▶ **Directions**:
How does the data below read from its first line through the line containing "hang it by."? Print those lines exactly.

▶ **Data segment**:
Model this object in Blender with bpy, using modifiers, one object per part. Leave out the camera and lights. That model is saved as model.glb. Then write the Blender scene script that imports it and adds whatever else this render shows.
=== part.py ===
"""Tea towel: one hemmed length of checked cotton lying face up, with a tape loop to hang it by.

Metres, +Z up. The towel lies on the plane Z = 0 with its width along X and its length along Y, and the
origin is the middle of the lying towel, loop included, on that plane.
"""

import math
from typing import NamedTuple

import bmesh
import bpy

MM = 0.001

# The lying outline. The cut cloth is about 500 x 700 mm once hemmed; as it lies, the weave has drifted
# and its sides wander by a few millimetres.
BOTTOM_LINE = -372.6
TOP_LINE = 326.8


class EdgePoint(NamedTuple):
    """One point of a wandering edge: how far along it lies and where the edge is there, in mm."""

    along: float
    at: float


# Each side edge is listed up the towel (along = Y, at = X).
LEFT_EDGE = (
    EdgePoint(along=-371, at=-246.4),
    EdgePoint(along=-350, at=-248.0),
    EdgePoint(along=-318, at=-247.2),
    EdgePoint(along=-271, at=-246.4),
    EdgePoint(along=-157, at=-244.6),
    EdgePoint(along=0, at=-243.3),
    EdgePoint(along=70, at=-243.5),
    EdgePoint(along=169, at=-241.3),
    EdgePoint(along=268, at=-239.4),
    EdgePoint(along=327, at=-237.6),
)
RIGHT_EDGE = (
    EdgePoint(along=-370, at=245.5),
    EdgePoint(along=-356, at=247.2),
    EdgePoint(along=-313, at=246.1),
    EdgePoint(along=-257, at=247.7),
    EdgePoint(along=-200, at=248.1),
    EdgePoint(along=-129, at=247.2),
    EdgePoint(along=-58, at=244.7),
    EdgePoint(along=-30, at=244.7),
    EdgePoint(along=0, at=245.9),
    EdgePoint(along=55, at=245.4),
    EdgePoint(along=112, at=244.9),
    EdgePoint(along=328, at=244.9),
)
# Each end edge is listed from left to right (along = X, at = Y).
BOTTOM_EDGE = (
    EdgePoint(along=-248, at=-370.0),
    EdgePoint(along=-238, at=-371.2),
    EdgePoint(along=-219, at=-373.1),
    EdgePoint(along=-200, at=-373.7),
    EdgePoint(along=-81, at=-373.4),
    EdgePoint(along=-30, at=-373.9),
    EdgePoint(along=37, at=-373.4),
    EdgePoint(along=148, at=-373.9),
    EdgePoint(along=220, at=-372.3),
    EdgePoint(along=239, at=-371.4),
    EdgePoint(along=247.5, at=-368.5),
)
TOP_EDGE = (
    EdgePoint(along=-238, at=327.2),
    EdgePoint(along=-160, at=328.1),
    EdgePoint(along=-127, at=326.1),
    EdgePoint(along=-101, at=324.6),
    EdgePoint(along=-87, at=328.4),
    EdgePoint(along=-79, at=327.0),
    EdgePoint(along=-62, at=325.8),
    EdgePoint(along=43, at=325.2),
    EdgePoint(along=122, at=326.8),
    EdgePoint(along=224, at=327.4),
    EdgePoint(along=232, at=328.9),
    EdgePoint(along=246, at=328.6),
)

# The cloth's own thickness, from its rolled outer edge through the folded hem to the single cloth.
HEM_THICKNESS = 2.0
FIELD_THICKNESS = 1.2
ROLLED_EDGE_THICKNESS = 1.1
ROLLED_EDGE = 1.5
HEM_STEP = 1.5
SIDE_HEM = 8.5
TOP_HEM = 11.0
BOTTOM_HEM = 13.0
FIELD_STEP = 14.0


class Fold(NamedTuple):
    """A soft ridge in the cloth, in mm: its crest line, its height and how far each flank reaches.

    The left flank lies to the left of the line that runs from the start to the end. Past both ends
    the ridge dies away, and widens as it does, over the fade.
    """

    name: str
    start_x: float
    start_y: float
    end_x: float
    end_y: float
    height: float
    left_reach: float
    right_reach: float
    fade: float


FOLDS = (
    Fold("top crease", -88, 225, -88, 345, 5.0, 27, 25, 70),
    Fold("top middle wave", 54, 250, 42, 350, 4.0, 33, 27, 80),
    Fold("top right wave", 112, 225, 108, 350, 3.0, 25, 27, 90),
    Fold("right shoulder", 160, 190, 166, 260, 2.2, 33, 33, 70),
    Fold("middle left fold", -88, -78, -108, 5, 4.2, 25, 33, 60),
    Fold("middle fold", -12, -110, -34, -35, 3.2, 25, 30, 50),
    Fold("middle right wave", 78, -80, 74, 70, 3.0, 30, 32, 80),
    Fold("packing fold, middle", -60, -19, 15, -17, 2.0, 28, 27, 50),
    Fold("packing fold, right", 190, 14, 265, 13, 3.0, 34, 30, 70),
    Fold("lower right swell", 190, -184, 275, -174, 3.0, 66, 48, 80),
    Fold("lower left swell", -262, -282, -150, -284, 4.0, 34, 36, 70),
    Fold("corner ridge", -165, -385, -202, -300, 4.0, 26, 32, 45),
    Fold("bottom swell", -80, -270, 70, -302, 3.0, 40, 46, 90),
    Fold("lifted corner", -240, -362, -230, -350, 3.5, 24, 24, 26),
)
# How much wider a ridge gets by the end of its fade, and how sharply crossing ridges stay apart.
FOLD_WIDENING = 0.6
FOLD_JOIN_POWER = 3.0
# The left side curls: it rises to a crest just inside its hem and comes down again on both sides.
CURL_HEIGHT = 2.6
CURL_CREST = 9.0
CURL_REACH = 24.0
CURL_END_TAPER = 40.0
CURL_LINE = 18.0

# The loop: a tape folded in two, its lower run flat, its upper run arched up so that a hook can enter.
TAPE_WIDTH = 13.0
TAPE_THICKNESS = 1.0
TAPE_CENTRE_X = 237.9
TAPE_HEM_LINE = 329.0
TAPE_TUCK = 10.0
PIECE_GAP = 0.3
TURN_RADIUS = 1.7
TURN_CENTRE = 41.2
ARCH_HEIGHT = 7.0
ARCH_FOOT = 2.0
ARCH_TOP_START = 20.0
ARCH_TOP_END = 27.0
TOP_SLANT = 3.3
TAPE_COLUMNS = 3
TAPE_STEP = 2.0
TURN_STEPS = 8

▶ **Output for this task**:
Model this object in Blender with bpy, using modifiers, one object per part. Leave out the camera and lights. That model is saved as model.glb. Then write the Blender scene script that imports it and adds whatever else this render shows.
=== part.py ===
"""Tea towel: one hemmed length of checked cotton lying face up, with a tape loop to hang it by.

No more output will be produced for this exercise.